最近は「知能犯」が増えている

前回に続き「我々の生きている世界は、案外危険な世界」だをテーマに、割合有名な統計を紹介する。実は結構出回っている数字で、接したことのある人も多いと思うが、改めてあげておく。よく見れば面白いことがわかる統計だ。

「戦前・戦後の少年犯罪」「少年犯罪刑法犯検挙人数」の表より

「殺人」「放火」「強盗」という重い強行犯は確かに減少傾向にあるが、比較的軽い「傷害」と、知能犯の「横領」は1950年から2005年で10倍という、まさに「けた外れ」で増えている。子供の数自体は減っていることを考慮に入れると、すごい数字だ。

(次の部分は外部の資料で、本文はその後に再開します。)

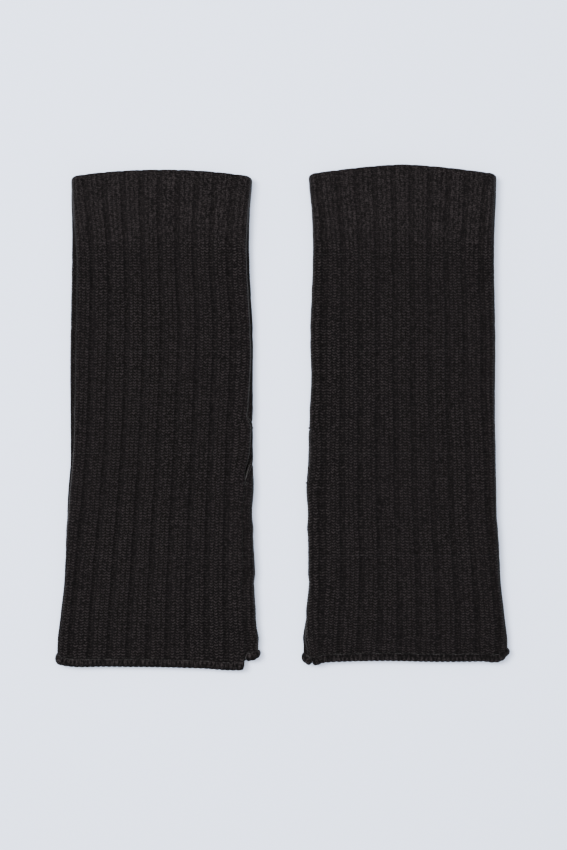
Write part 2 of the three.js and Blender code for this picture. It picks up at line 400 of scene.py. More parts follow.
def knit_relief(settings, wale, course, tight):
    """Depth of the stitches below the fabric's outer face, in mm. tight is 0 for the plain
    knit and 1 for the drawn-in cuff, where the courses close up into smooth wales."""
    course = course + row_shift(wale)
    # Across a rib: the purl wale and the valley it lies in, and the rib's round crown.
    in_rib = np.mod(wale, RIB_WALES)
    from_purl = np.minimum(np.abs(in_rib), np.abs(in_rib - RIB_WALES))
    purl = 1 - smooth(from_purl, 0.30, 0.55)
    well = 0.5 + 0.5 * np.cos(math.pi * np.clip(from_purl / (0.75 - 0.15 * tight), 0, 1))
    crown = 0.5 - 0.5 * np.cos(2 * math.pi * in_rib / RIB_WALES)
    # Across a knit wale: two slanting legs with a notch between them.
    across = 2 * np.abs(wale - np.round(wale))
    notch = (0.35 - 0.25 * tight) * np.exp(-(across / 0.25) ** 2)
    legs = 0.2 + 0.8 * np.cos(math.pi / 2 * across) - notch
    strand = 0.5 + 0.5 * np.cos(2 * math.pi * (course - settings.leg_slant * across))
    strand = 1 - (1 - strand) * 0.9 * (1 - 0.85 * tight)
    uneven = 1 + 0.25 * stitch_noise(wale + 0.5, course, 23)
    knit = (1 - legs * strand) * uneven
    # In a purl wale: one bump to a course, half a course off the legs.
    bump = 0.5 + 0.5 * np.cos(2 * math.pi * (course + 0.5)) * (1 - tight)
    relief = settings.stitch_relief / MM * (1 - 0.3 * tight)
    depth = relief * ((1 - purl) * knit + purl * (1 - 0.7 * bump))
    depth = depth + settings.rib_depth / MM * (1 - 0.5 * tight) * well
    return depth + CROWN * (1 - crown) * (1 - 0.5 * tight)


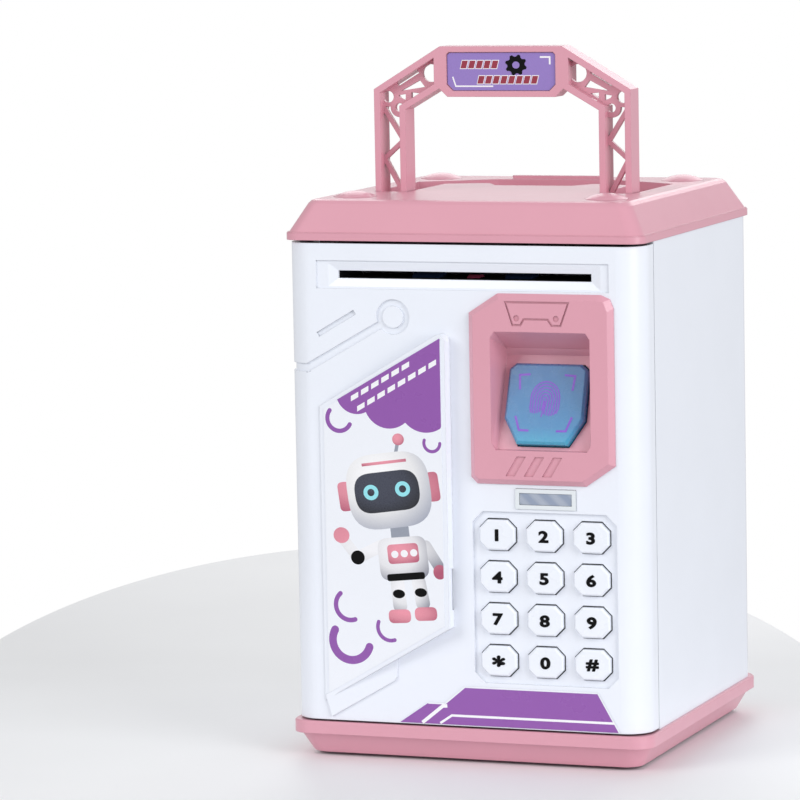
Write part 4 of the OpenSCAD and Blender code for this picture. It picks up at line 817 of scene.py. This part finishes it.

横領罪は成立するのが難しい「ずるい」犯罪だ。これはつまり戦後50年~70年間に「ずるい」若者が増えてしまったという、残念なことを意味し、同時に、由々しき事態と呼ばなければならない。数字に出ていないだけで、本当はもっといっぱい、もしかすると実数は100倍ぐらいになっているかもしれない、と思うとぞっとする。

悪くなっても、ずるくなってはいけない

ちなみに私は「乱暴」だとか「荒っぽい」ことはもちろん悪いが、「ずるい」ことは、もっと悪く、特に若者がずるくなるのは、将来的に、成長する過程で良くないことだと、色々な面から考えている。

もちろんいつまでも馬鹿正直で、幼いのも困る。あくまで成長に応じて、知恵を正しく使う方法を学びながら、賢くなること、「ずるい」と「賢い」を見抜けるようになって欲しい。「ずる賢く」はならないようにする。それが一番良いことで、めざす基準ではないか。

ネットも進歩して誰でも扱えるようになった。それはプライバシーを簡単に侵害することと、プライバシーを「人質」に取ることが簡単になったことを意味する。「ずるい」者にかかったら、例えば冗談でそそのかされて、冗談だと思って万引きしたとする。でも万引きしているところを撮影されて、それを投稿するぞ、と脅されたら普通の子供ではビビッてしまって、その後は言うがままになるだろう。

本当は脅すこと自体が犯罪で、公序良俗に反してすべて無効だ、むしろお前が訴えられるぞ、などと反論できる子供はあまりいない。しかしそういう時代に今の子供たちは生きている。

いったん「ずるさ」を覚えるとギャンブルより悪質で病的になる。精神に浸み込んで、精神を構成する要素になる。骨の髄から、とも言う。最近よくある(あって欲しくはないが)、仲間の中学生を死に追い込む、同年代の者は、そういう精神の持ち主である可能性を否定できない。おそらくその者も、家庭内や別のグループ内では被害者だったと思われ、今は加害者になってしまったのだ。

そして年少の知能犯の増加は、成年の知能犯の増加を意味する。物理的な暴力ではなく、知能による脅威が増えた世界に、子供たちは生きていかなければならない。「亀の甲より、年の功(=劫とも書く)」と言う。親は何歳になっても、子供を見守り、知恵袋になる覚悟も必要になる、本当にそんな時代になってしまった。

愛染明王が憤怒の形相なのは、炎に包まれる我が子を救うために火の中に飛び込む親の表情をかたどったものだから、と聞いた。できるかどうかはわからないけど、心構えだけは持っていたい。